##### Provided data #####

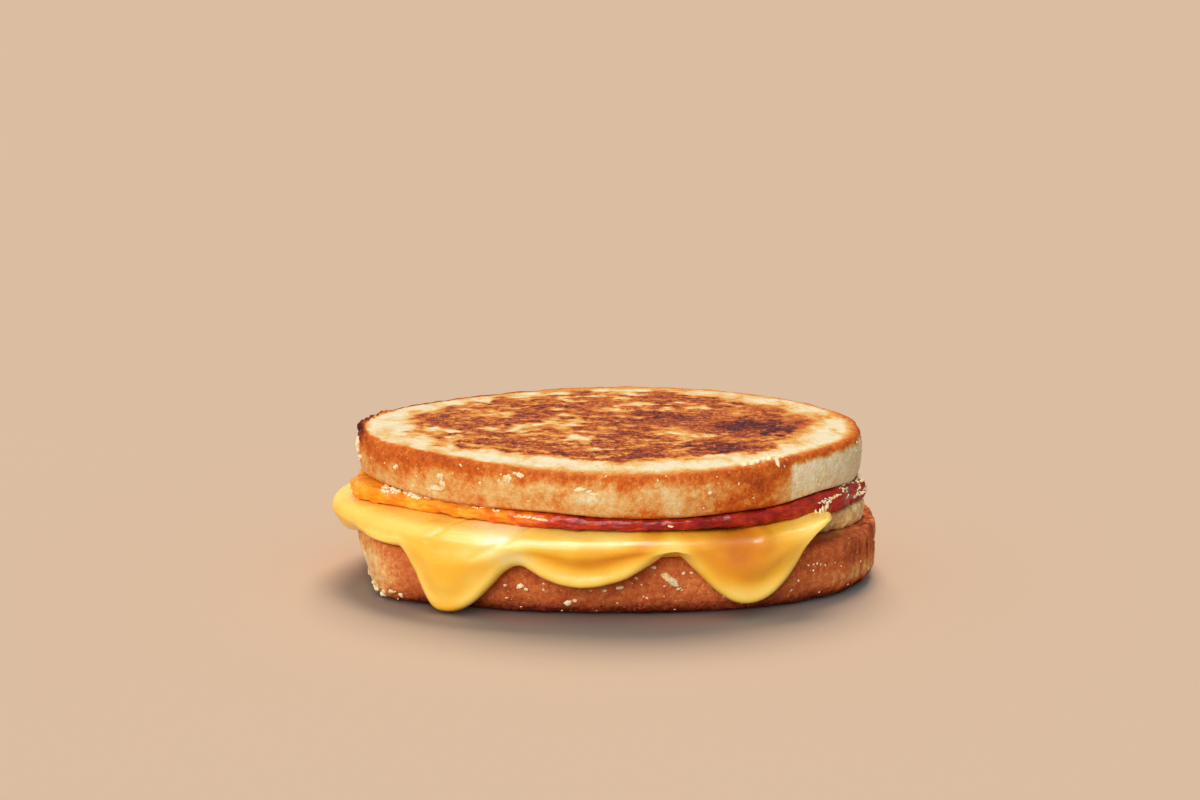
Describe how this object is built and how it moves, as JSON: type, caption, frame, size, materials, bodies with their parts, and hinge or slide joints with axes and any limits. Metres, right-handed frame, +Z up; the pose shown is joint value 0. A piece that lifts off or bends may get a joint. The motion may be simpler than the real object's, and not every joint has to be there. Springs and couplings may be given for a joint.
{
  "type": "grilled cheese sandwich",
  "caption": "Grilled cheese sandwich of toasted oval bread slices, a pale middle layer, melted cheese that drips over the edge and a thin tomato layer.",
  "frame": {"origin": "middle of the sandwich's box, on the surface that it lies on", "axes": "+X along the slices' length, -Y towards the side with the three cheese drips, +Z up through the stack"},
  "size_m": [0.1626, 0.1064, 0.045],
  "materials": {
    "toasted_bread_bottom": "toasted crust, reddish brown, darker towards the foot, matt and grainy",
    "pale_filling": "pale tan, soft and slightly waxy",
    "melted_cheese": "melted yellow cheese, smooth, glossy and slightly translucent",
    "tomato_filling": "moist orange to deep red, lumpy and glossy",
    "toasted_bread_top": "pan-toasted face with scorched streaks, golden ring and tan side crust"
  },
  "bodies": {
    "root": {"bottom_slice": "toasted_bread_bottom", "middle_layer": "pale_filling", "melted_cheese": "melted_cheese", "tomato_layer": "tomato_filling", "top_slice": "toasted_bread_top"}
  },
  "joints": []
}
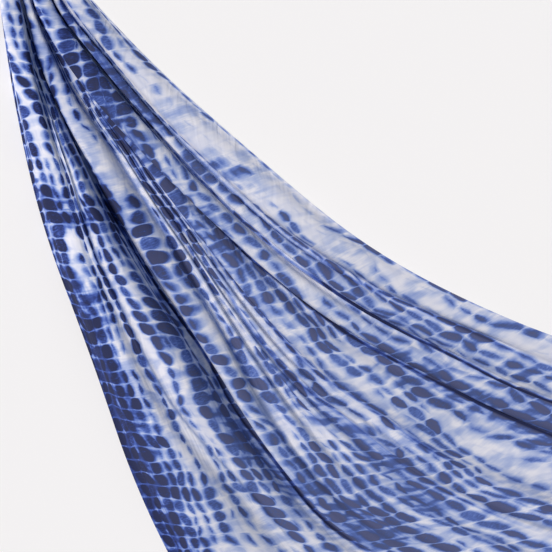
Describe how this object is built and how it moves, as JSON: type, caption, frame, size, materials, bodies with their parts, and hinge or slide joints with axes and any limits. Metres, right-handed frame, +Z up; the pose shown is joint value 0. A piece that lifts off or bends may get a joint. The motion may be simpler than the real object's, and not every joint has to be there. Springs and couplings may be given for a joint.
{
  "type": "printed cotton lawn fabric length",
  "caption": "Cut length of blue and white tie-dyed cotton lawn, drawn together at one end and fanning out in long soft folds.",
  "frame": {"origin": "under the middle of the cloth, on the surface it lies on", "axes": "+Z up off the surface, through the cloth; +Y towards the gathered end, +X towards the side the folds sweep to"},
  "size_m": [0.9274, 0.848, 0.0392],
  "materials": {
    "lawn": "matte thin plain weave, dyed in indigo spots on white"
  },
  "bodies": {
    "root": {"cloth": "lawn"}
  },
  "joints": []
}
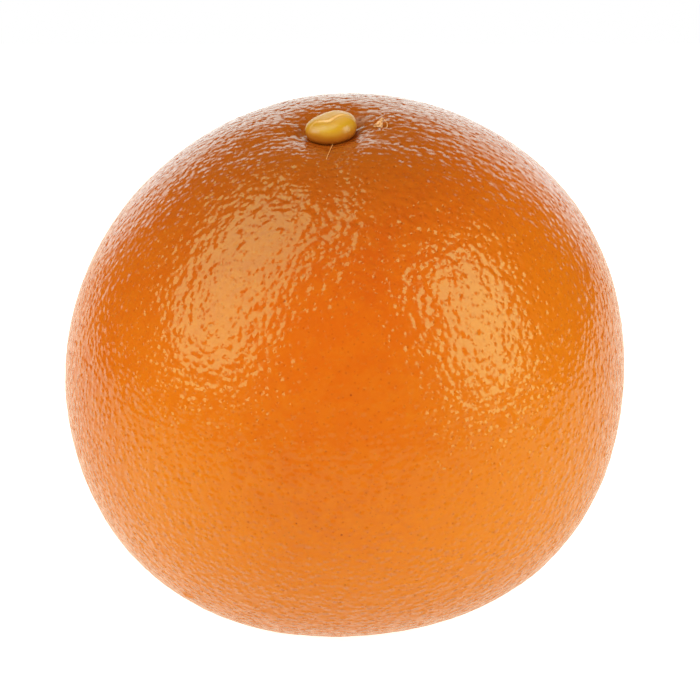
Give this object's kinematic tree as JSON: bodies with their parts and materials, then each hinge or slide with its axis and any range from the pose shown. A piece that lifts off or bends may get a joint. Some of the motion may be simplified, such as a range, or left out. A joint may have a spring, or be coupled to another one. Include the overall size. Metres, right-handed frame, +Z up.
{
  "type": "grapefruit",
  "caption": "Whole grapefruit with a glossy, pitted orange rind, resting on a small flat spot at its blossom end, with the dry yellow stem button still in its basin on top.",
  "frame": {"origin": "centre of the flat spot that the fruit rests on, right under the middle of the fruit", "axes": "+Z up towards the stem end, -Y out of the front of the fruit, +X towards its fuller right side"},
  "size_m": [0.1017, 0.1011, 0.0957],
  "materials": {
    "rind": "glossy waxed citrus rind, deep orange, closely pitted with oil glands, browner round the stem",
    "dry_stem": "dry yellow stem tissue, smooth and slightly waxy, browner at its foot",
    "dry_sepal": "dry tan sepal tissue, matt and fibrous"
  },
  "bodies": {
    "root": {"fruit": "rind", "stem_button": "dry_stem", "sepal_flake": "dry_sepal"}
  },
  "joints": []
}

#####

→ Given instruction: Give the count of lines in the data shown above that contain "caption", and nothing else.

→ Solution to this task: 5